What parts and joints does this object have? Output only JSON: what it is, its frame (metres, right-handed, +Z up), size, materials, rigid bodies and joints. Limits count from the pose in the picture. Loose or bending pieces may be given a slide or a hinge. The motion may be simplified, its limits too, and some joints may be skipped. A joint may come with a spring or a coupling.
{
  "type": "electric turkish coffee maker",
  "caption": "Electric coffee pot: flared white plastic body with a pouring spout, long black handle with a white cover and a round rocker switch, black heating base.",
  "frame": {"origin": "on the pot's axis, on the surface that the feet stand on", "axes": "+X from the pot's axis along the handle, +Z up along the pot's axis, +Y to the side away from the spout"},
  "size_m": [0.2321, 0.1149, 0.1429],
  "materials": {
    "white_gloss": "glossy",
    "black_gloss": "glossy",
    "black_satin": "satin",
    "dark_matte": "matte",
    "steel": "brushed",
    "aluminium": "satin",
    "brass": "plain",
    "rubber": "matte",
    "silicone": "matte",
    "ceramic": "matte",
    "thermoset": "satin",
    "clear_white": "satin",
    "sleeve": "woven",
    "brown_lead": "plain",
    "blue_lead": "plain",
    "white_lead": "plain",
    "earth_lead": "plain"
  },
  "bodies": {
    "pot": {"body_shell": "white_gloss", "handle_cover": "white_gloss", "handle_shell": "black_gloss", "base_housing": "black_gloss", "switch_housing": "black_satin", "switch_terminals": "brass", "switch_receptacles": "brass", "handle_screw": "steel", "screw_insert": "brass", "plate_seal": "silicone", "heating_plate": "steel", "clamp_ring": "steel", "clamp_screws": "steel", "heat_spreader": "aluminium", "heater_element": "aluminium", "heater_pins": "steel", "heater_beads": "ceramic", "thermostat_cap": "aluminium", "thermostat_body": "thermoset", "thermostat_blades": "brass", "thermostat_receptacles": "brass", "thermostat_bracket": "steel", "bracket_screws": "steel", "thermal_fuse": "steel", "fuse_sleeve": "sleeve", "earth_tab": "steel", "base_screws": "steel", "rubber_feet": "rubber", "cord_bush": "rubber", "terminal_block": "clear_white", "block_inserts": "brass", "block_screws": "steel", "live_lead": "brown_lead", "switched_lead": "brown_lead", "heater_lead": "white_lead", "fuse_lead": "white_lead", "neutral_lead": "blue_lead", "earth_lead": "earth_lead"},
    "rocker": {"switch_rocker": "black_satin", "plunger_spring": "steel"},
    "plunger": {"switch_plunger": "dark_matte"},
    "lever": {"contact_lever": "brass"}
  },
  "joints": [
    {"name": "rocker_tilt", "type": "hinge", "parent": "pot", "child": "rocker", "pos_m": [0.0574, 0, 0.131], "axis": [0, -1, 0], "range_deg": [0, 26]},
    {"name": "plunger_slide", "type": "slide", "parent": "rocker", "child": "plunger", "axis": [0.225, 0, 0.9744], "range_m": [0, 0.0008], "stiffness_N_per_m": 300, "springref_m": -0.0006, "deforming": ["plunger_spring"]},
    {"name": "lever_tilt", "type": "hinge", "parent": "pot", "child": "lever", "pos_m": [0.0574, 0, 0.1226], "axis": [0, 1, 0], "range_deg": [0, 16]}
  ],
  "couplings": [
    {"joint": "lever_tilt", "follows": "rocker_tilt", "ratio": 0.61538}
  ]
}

=======

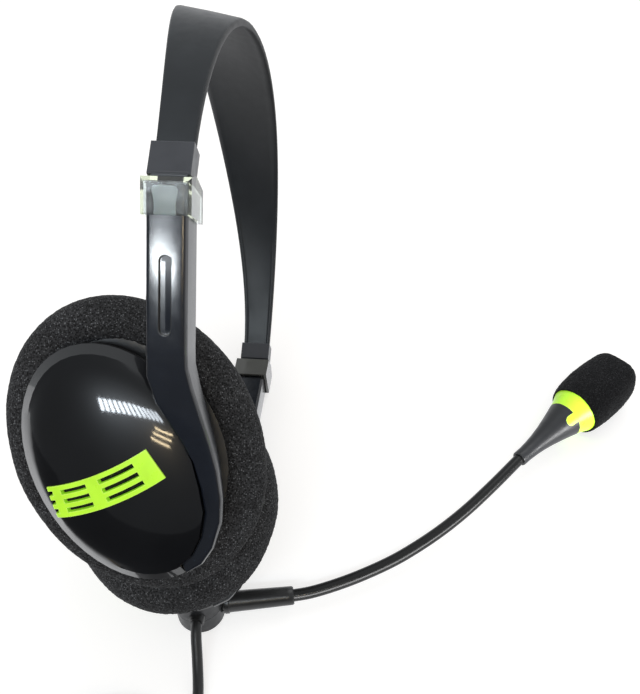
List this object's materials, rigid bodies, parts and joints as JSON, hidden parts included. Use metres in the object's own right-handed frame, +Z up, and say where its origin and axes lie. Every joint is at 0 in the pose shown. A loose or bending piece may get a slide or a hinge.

=======

§ Exercise aim
Look through the entries above. Extract each line with the word "joints".

§ Problem solution
What parts and joints does this object have? Output only JSON: what it is, its frame (metres, right-handed, +Z up), size, materials, rigid bodies and joints. Limits count from the pose in the picture. Loose or bending pieces may be given a slide or a hinge. The motion may be simplified, its limits too, and some joints may be skipped. A joint may come with a spring or a coupling.
  "joints": [
List this object's materials, rigid bodies, parts and joints as JSON, hidden parts included. Use metres in the object's own right-handed frame, +Z up, and say where its origin and axes lie. Every joint is at 0 in the pose shown. A loose or bending piece may get a slide or a hinge.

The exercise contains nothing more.